> [Written exercise]: Print the lines beginning with the one that contains "for number, shelf" and ending with the one that contains "obj.matrix_parent_inverse = Matrix.Identity(4)", exactly, both included, and no other lines.

※

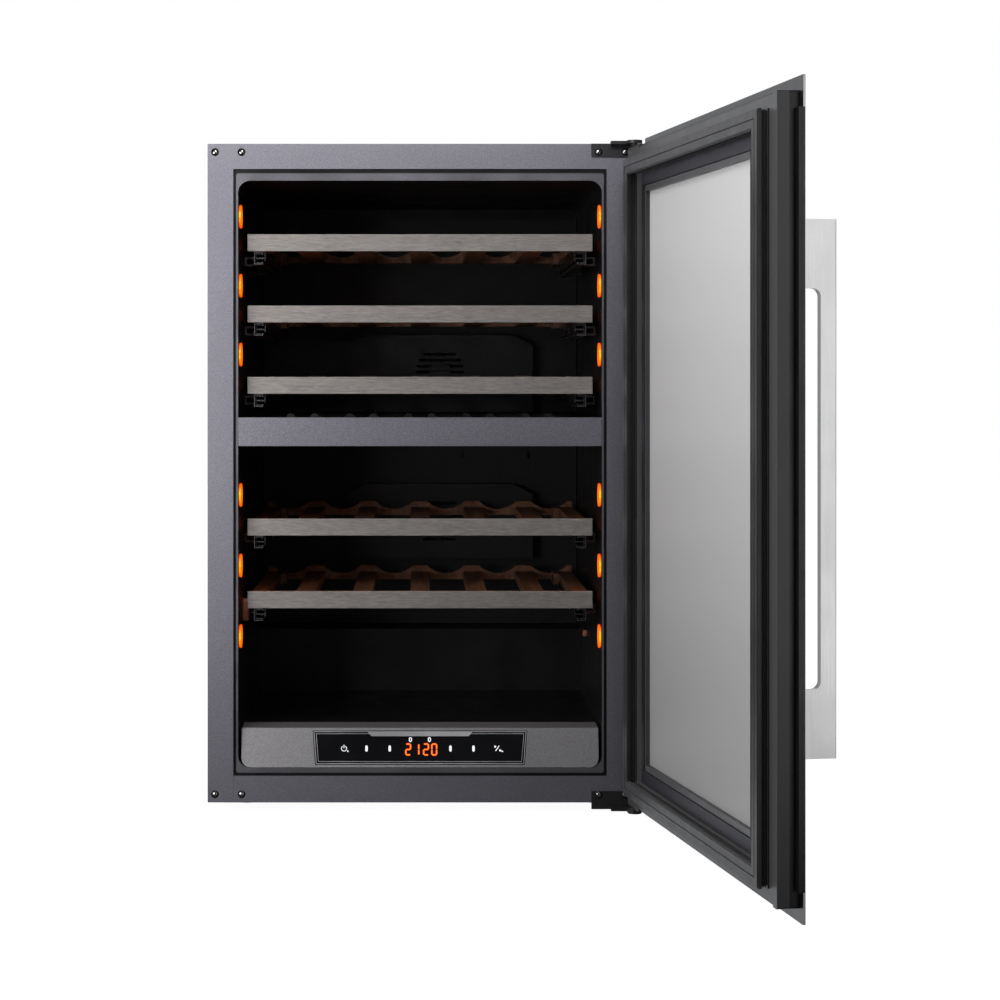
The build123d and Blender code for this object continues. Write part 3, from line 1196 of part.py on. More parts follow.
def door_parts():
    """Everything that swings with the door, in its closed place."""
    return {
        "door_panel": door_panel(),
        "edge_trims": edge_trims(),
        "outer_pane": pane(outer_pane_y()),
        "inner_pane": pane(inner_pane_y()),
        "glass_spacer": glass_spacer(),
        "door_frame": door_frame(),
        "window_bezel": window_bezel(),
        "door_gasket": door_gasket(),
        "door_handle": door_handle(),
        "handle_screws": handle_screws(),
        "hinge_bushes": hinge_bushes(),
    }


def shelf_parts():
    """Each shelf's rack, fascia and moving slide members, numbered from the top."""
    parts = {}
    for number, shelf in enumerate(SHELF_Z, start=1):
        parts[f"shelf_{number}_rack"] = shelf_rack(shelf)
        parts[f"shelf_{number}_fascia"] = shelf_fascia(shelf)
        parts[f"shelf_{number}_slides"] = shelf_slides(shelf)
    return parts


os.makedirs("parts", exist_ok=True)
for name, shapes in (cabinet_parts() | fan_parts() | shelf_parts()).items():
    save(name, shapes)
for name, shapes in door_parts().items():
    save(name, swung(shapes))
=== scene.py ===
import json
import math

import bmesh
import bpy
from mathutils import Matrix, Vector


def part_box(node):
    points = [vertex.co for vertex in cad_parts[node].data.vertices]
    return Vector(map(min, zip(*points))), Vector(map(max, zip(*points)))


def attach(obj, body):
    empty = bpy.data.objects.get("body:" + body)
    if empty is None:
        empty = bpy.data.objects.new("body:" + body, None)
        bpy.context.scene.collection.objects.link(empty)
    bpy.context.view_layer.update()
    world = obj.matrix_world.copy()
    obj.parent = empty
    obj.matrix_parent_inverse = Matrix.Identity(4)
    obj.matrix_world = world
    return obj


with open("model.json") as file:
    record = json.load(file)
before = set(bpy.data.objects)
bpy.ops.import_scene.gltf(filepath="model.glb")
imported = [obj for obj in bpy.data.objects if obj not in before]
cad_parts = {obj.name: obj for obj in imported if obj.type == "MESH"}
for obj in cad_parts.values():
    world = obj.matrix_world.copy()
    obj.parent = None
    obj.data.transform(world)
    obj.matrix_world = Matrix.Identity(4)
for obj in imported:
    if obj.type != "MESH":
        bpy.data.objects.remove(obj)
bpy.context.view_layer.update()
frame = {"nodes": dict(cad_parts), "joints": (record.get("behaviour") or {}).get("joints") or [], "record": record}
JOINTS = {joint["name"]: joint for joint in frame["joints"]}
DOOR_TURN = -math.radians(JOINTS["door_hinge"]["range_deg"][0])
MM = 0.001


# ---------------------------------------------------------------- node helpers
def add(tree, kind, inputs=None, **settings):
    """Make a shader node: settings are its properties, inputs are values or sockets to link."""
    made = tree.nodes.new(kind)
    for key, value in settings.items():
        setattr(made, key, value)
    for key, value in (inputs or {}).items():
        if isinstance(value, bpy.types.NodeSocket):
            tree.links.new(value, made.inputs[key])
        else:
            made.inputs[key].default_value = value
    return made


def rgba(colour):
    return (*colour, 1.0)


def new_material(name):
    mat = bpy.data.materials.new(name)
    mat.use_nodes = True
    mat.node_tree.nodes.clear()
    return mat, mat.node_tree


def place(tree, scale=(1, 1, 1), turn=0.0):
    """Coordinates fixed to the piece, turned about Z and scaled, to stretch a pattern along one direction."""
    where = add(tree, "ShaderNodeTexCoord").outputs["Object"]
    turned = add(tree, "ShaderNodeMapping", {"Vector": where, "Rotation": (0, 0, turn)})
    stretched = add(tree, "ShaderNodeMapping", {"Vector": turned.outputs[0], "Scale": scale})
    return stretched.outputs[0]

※

> [Task result]:
    for number, shelf in enumerate(SHELF_Z, start=1):
        parts[f"shelf_{number}_rack"] = shelf_rack(shelf)
        parts[f"shelf_{number}_fascia"] = shelf_fascia(shelf)
        parts[f"shelf_{number}_slides"] = shelf_slides(shelf)
    return parts


os.makedirs("parts", exist_ok=True)
for name, shapes in (cabinet_parts() | fan_parts() | shelf_parts()).items():
    save(name, shapes)
for name, shapes in door_parts().items():
    save(name, swung(shapes))
=== scene.py ===
import json
import math

import bmesh
import bpy
from mathutils import Matrix, Vector


def part_box(node):
    points = [vertex.co for vertex in cad_parts[node].data.vertices]
    return Vector(map(min, zip(*points))), Vector(map(max, zip(*points)))


def attach(obj, body):
    empty = bpy.data.objects.get("body:" + body)
    if empty is None:
        empty = bpy.data.objects.new("body:" + body, None)
        bpy.context.scene.collection.objects.link(empty)
    bpy.context.view_layer.update()
    world = obj.matrix_world.copy()
    obj.parent = empty
    obj.matrix_parent_inverse = Matrix.Identity(4)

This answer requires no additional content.